Problem to work on: Reproduce the span that opens at the line containing "Continue the three.js" and closes at the line containing "size: Width along", both lines included, without alteration and without any other line.
— Begin Dataset records —
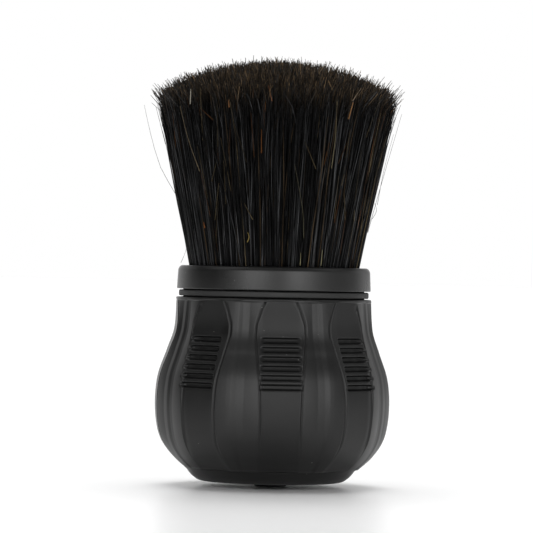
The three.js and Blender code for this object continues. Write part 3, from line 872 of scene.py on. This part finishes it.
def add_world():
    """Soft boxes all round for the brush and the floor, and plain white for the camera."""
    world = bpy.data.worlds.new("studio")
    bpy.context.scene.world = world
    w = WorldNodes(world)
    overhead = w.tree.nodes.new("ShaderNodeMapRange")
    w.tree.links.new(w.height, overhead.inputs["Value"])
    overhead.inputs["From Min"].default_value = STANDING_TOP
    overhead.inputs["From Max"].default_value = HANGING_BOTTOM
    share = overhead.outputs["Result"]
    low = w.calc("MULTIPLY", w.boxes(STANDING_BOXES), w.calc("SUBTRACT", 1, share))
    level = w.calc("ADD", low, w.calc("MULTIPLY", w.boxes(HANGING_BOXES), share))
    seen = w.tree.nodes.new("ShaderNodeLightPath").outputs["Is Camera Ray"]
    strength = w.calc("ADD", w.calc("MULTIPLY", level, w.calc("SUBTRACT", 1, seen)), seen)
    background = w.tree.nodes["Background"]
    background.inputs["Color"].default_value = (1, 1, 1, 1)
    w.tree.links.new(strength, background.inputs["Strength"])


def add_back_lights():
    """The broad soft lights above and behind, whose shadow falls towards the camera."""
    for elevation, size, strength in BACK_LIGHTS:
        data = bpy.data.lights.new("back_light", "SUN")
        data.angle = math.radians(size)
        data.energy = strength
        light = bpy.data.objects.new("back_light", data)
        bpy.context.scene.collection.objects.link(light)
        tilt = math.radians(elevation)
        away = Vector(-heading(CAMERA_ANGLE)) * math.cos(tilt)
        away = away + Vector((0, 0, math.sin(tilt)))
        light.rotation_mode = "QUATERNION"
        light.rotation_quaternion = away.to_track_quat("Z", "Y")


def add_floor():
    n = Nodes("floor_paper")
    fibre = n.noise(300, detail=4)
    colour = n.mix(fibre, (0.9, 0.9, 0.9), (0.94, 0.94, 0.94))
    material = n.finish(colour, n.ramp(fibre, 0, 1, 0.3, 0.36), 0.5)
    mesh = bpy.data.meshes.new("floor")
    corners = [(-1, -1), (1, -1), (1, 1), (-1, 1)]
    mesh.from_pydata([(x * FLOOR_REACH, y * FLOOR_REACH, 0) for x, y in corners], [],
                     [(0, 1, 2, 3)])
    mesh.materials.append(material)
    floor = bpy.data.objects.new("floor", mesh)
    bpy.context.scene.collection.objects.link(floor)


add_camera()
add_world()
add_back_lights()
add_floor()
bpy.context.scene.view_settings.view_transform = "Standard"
— End Dataset records —
— Begin Dataset records —
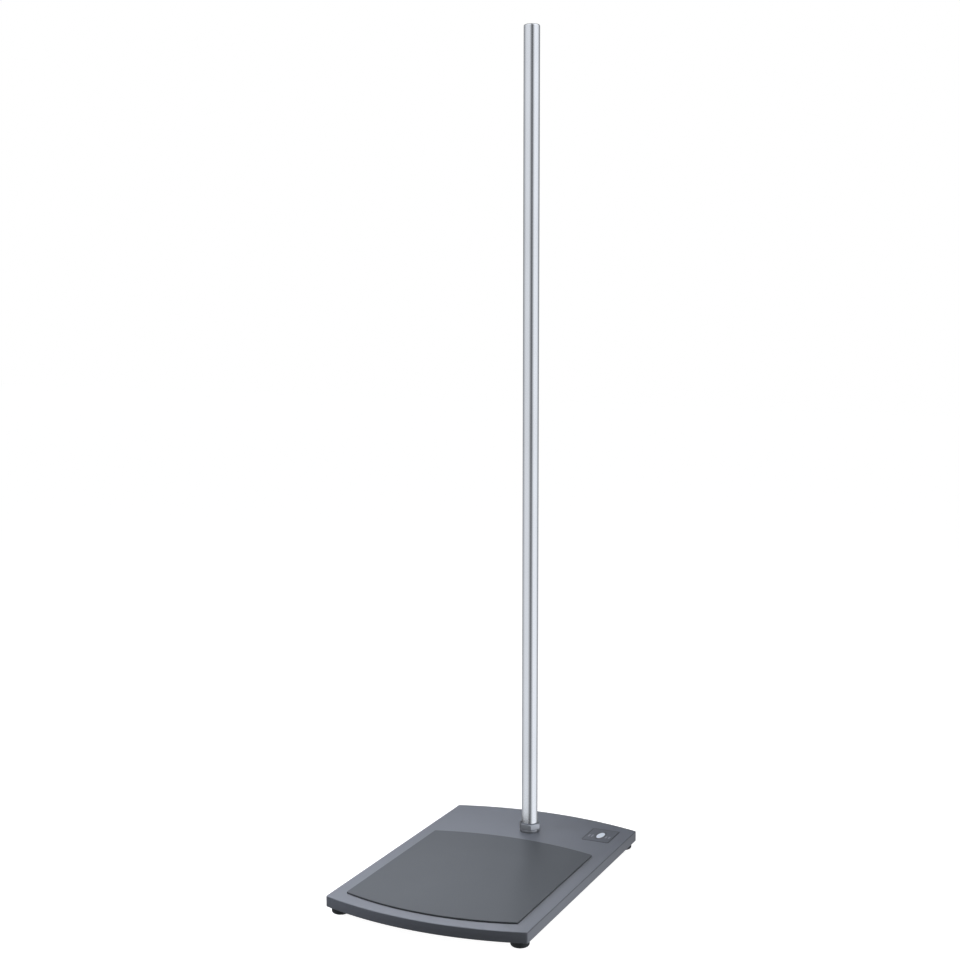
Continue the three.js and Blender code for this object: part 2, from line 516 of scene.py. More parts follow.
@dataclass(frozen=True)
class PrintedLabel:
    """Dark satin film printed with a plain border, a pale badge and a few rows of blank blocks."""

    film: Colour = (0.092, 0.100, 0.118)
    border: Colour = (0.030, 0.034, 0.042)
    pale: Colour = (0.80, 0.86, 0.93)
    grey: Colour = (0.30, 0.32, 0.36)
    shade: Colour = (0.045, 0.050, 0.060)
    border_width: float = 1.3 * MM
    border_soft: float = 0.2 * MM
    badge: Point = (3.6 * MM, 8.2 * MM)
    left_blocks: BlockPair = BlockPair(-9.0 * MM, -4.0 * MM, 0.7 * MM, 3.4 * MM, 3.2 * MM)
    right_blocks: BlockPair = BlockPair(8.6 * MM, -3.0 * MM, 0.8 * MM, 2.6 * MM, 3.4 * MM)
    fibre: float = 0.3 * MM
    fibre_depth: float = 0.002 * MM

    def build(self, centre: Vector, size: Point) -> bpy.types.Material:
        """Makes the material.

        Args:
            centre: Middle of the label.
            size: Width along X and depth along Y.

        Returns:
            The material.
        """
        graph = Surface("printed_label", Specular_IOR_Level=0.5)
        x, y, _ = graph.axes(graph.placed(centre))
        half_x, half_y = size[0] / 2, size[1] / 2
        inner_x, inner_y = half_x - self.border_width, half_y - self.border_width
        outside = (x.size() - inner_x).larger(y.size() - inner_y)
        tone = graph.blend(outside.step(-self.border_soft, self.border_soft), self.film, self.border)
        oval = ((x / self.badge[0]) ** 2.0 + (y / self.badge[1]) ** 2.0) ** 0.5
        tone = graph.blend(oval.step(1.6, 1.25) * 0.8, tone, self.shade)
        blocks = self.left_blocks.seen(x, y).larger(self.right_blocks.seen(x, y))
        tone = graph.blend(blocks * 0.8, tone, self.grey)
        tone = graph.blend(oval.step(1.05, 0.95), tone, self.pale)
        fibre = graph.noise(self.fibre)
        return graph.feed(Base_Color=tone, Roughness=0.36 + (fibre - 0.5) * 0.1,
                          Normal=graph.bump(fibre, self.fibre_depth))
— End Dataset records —
Written reply:
Continue the three.js and Blender code for this object: part 2, from line 516 of scene.py. More parts follow.
@dataclass(frozen=True)
class PrintedLabel:
    """Dark satin film printed with a plain border, a pale badge and a few rows of blank blocks."""

    film: Colour = (0.092, 0.100, 0.118)
    border: Colour = (0.030, 0.034, 0.042)
    pale: Colour = (0.80, 0.86, 0.93)
    grey: Colour = (0.30, 0.32, 0.36)
    shade: Colour = (0.045, 0.050, 0.060)
    border_width: float = 1.3 * MM
    border_soft: float = 0.2 * MM
    badge: Point = (3.6 * MM, 8.2 * MM)
    left_blocks: BlockPair = BlockPair(-9.0 * MM, -4.0 * MM, 0.7 * MM, 3.4 * MM, 3.2 * MM)
    right_blocks: BlockPair = BlockPair(8.6 * MM, -3.0 * MM, 0.8 * MM, 2.6 * MM, 3.4 * MM)
    fibre: float = 0.3 * MM
    fibre_depth: float = 0.002 * MM

    def build(self, centre: Vector, size: Point) -> bpy.types.Material:
        """Makes the material.

        Args:
            centre: Middle of the label.
            size: Width along X and depth along Y.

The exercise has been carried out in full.